CRAIGSVILLE, W.Va. — There aren’t many hunters who can claim to have killed an eight point buck, a Russian boar, and a 360 class bull elk all in the span of one hunting season, but young John “Lake” Eary of Nicholas County can make that claim.
The truth is, there aren’t many hunters like Lake, who through his zest for life has inspired many.
“I’ve very rarely ever heard him complain. He’s always smiling and always laughing. He never lets his disability bother him,” said his dad John Eary .
Lake suffers from a rare disorder known as spinal muscular atrophy. The illness renders his muscle function almost nill. He has almost no mobility in his body. But, what he lacks in physical stature, he more than makes up for in determination and grit.
“It’s amazing how many lives he’s touched,” John explained. “People are always telling me when they feel tired or they’re having a bad day, they just think about Lakey and they are motivated to move on.”
During a friend’s birthday party a couple of years back, the stepdad of one of Lake’s buddies had a device which his father had used to help him shoot despite a disability. He offered Lake an opportunity to use it. According to John, the device wasn’t quite what Lake needed, but it was enough.
“I like to hunt and I’m a fly fisherman, but he’d only started talking about hunting mostly because his buddies did. This guy had this piece of equipment his dad had used that held the gun. He asked Lake if he’d like to go hunting,” John explained.
The guy and some friends took Lake hunting that fall and got him a shot at a doe. He killed the doe and that first experience was all it took.
“He was hooked,” laughed John.
A year later, hunting out of a blind he missed a deer because the collapsible ground blind wasn’t the best set up. John built him a permanent, fixed shooting house with for the 2022 hunting season. But before that could happen, Lake and John met Dale Brown of Morgantown at an event at the Summersville Armory. Dale is with the Hunt of a Lifetime Foundation and managed to get Lake in on a hunt in Tennessee this past October. During the adventure he killed the massive elk and a wild boar.
“He’s had a heck of a year,” laughed John.
Back in West Virginia, Lake knew there was one buck he wanted. He’d missed it a year earlier and had seen him on several occasions since.
“He bought a trail camera that sends pictures to your cell phone. We were sitting there one night and he said, ‘come here.’ I went in there and he had a picture of this buck on his trail camera,” said John.
Lake announced it would be the buck he would hunt for 2022. He had an encounter with the buck the Saturday before buck season while hunting from his stand with a crossbow. But the buck was too far away and in the wrong place for Lake to get a shot. John added Lake had passed up several smaller bucks waiting on the big one.

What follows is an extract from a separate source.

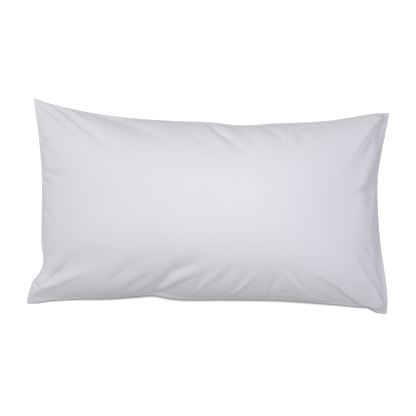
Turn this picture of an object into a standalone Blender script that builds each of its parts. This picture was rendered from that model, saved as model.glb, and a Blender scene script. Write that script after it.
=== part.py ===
"""A long pillowcase filled with its pillow, lying on its back on a flat surface.

The case is one length of cotton, turned and sewn into a flat bag of CASE_LENGTH x CASE_WIDTH. The
filling rounds it into a crown, draws its four seams in, and leaves the corners as thin, creased ears.
It is one closed solid: a front panel and a back panel that meet at the seam.

Metres, +Z up. +X runs along the case, +Y to its far long seam. The origin is in the middle of the
case's footprint, on the surface that it lies on.
"""

from collections import namedtuple

import bmesh
import bpy
import numpy as np

# Sizes of the sewn case, laid flat and empty, and the share of each that the seams' puckers take up
CASE_LENGTH = 0.91
CASE_WIDTH = 0.51
PUCKERED_ALONG = 0.03
PUCKERED_ACROSS = 0.02

# How the filled case lies
CROWN_RISE = 0.089  # from the sheet that spans the seams up to the top of the crown
BELLY_DROP = 0.115  # how far the back would hang below that sheet if nothing held it up
SIDE_LIFT = 0.046  # height of the seam at the middle of a side
TIP_LIFT = 0.011  # height of the seam at a corner's tip
SEAM_THICKNESS = 0.0024  # the turned seam, edge to edge
SETTLE = 0.007  # the back rounds off into its flat over this height
REST_DISH = 0.0003  # the middle of that flat stands this much above its four corners
REST_LENGTH = 0.60  # along X, between those corners
REST_DEPTH = 0.26  # along Y, between those corners
FOLD_DEPTH = 0.6  # the share of the filling's depth that a trough can sink to
EDGE_DEPTH = 0.004  # where the filling is thinner than this, folds flatten into the seam

# The crown across the case and along it: (1 - s ** flatness) ** fullness, with s from 0 in the
# middle to 1 at the seam. More flatness widens the middle, and less fullness steepens the sides.
CROWN_ALONG = {"flatness": 2.5, "fullness": 0.66}
CROWN_ACROSS = {"flatness": 2.1, "fullness": 0.64}

# The front panel's mesh. Its lines stand closer together towards the seams, where the cloth is
# creased. The back panel has a half of its columns and rows.
COLUMNS = 100
ROWS = 44
CROWDING_ALONG = 0.15
CROWDING_ACROSS = 0.55

# Where the four corners lie: near those of the puckered case, each shifted by its own few millimetres
Corner = namedtuple("Corner", "x y")
HALF_LENGTH = CASE_LENGTH * (1 - PUCKERED_ALONG) / 2
HALF_WIDTH = CASE_WIDTH * (1 - PUCKERED_ACROSS) / 2
FAR_LEFT = Corner(-HALF_LENGTH + 0.006, HALF_WIDTH + 0.0165)
FAR_RIGHT = Corner(HALF_LENGTH + 0.006, HALF_WIDTH - 0.0210)
NEAR_RIGHT = Corner(HALF_LENGTH - 0.005, -HALF_WIDTH - 0.0165)
NEAR_LEFT = Corner(-HALF_LENGTH - 0.006, -HALF_WIDTH + 0.0090)

# Each seam, from corner to corner: the share of the way along, and how far it is drawn in there
Draw = namedtuple("Draw", "along inset")
FAR_SEAM = [
    Draw(0.00, 0.0000),
    Draw(0.04, 0.0110),
    Draw(0.12, 0.0268),
    Draw(0.20, 0.0380),
    Draw(0.29, 0.0444),
    Draw(0.41, 0.0468),
    Draw(0.50, 0.0464),
    Draw(0.58, 0.0511),
    Draw(0.66, 0.0438),
    Draw(0.75, 0.0368),
    Draw(0.83, 0.0282),
    Draw(0.92, 0.0110),
    Draw(0.96, 0.0033),
    Draw(1.00, 0.0000),
]
NEAR_SEAM = [
    Draw(0.00, 0.0000),
    Draw(0.024, 0.0007),
    Draw(0.06, 0.0067),
    Draw(0.13, 0.0132),
    Draw(0.22, 0.0172),
    Draw(0.30, 0.0242),
    Draw(0.35, 0.0287),
    Draw(0.40, 0.0226),
    Draw(0.55, 0.0238),
    Draw(0.70, 0.0255),
    Draw(0.80, 0.0218),
    Draw(0.92, 0.0142),
    Draw(0.95, 0.0115),
    Draw(0.97, 0.0028),
    Draw(1.00, 0.0000),
]
LEFT_SEAM = [
    Draw(0.00, 0.0000),
    Draw(0.04, 0.0043),
    Draw(0.08, 0.0107),
    Draw(0.115, 0.0185),
    Draw(0.13, 0.0264),
    Draw(0.16, 0.0358),
    Draw(0.20, 0.0409),
    Draw(0.27, 0.0364),
    Draw(0.44, 0.0341),
    Draw(0.61, 0.0311),
    Draw(0.73, 0.0250),
    Draw(0.85, 0.0155),
    Draw(0.93, 0.0072),
    Draw(1.00, 0.0000),
]
RIGHT_SEAM = [
    Draw(0.00, 0.0000),
    Draw(0.06, 0.0005),
    Draw(0.12, 0.0038),
    Draw(0.23, 0.0134),
    Draw(0.35, 0.0230),
    Draw(0.47, 0.0287),
    Draw(0.60, 0.0316),
    Draw(0.70, 0.0295),
    Draw(0.77, 0.0240),
    Draw(0.89, 0.0118),
    Draw(1.00, 0.0000),
]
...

Opening day of rifle season the two set up in the shooting house in the afternoon and were immediately surrounded by does. John explained he moved too much and spooked the does, prompting Lake to tease him that he had spoiled the evening hunt. He couldn’t have been more wrong.
“About that time that buck stepped out of the woods and I said, ‘Oh yeah, how about that?'” he laughed.
“The amazing thing is the times we had seen that deer he went up the ridge to our left. That meant he couldn’t shoot it because he’d have to move his chair, which would probably scare it. This time, the deer walked right in front of him,” John explained.
Lake lined up his shot on his buck using the device and fired. The buck took off running, but he was humped up giving John confidence he hadn’t missed. But, as the deer disappeared it left them both in a tight spot.
“Here I am down here with him. My wife’s at work she can’t help, my dad is elderly and he couldn’t help. I asked Lake if he’d be okay if I left him there alone. He said, ‘Well yeah!'”
John walked to the edge of the woods were the buck was last seen. There was no blood, but as he looked over the hill he could see the deer lying dead at the bottom of the hill.
“I got on the cell phone to him and said, ‘HE’S DOWN!'” laughed John.
With the help of some close friends, they were able to recover Lake’s buck and take it back to the shooting house to show him. It was another emotional moment for John.
“When we were at that lodge down in Tennessee, one of the guides asked if I was going to shoot anything. I told him, ‘Man, I could never get as much joy out of shooting something as I get out of watching him shoot something,” said John. “It’s the greatest thing I’ve ever been involved in. It was amazing.”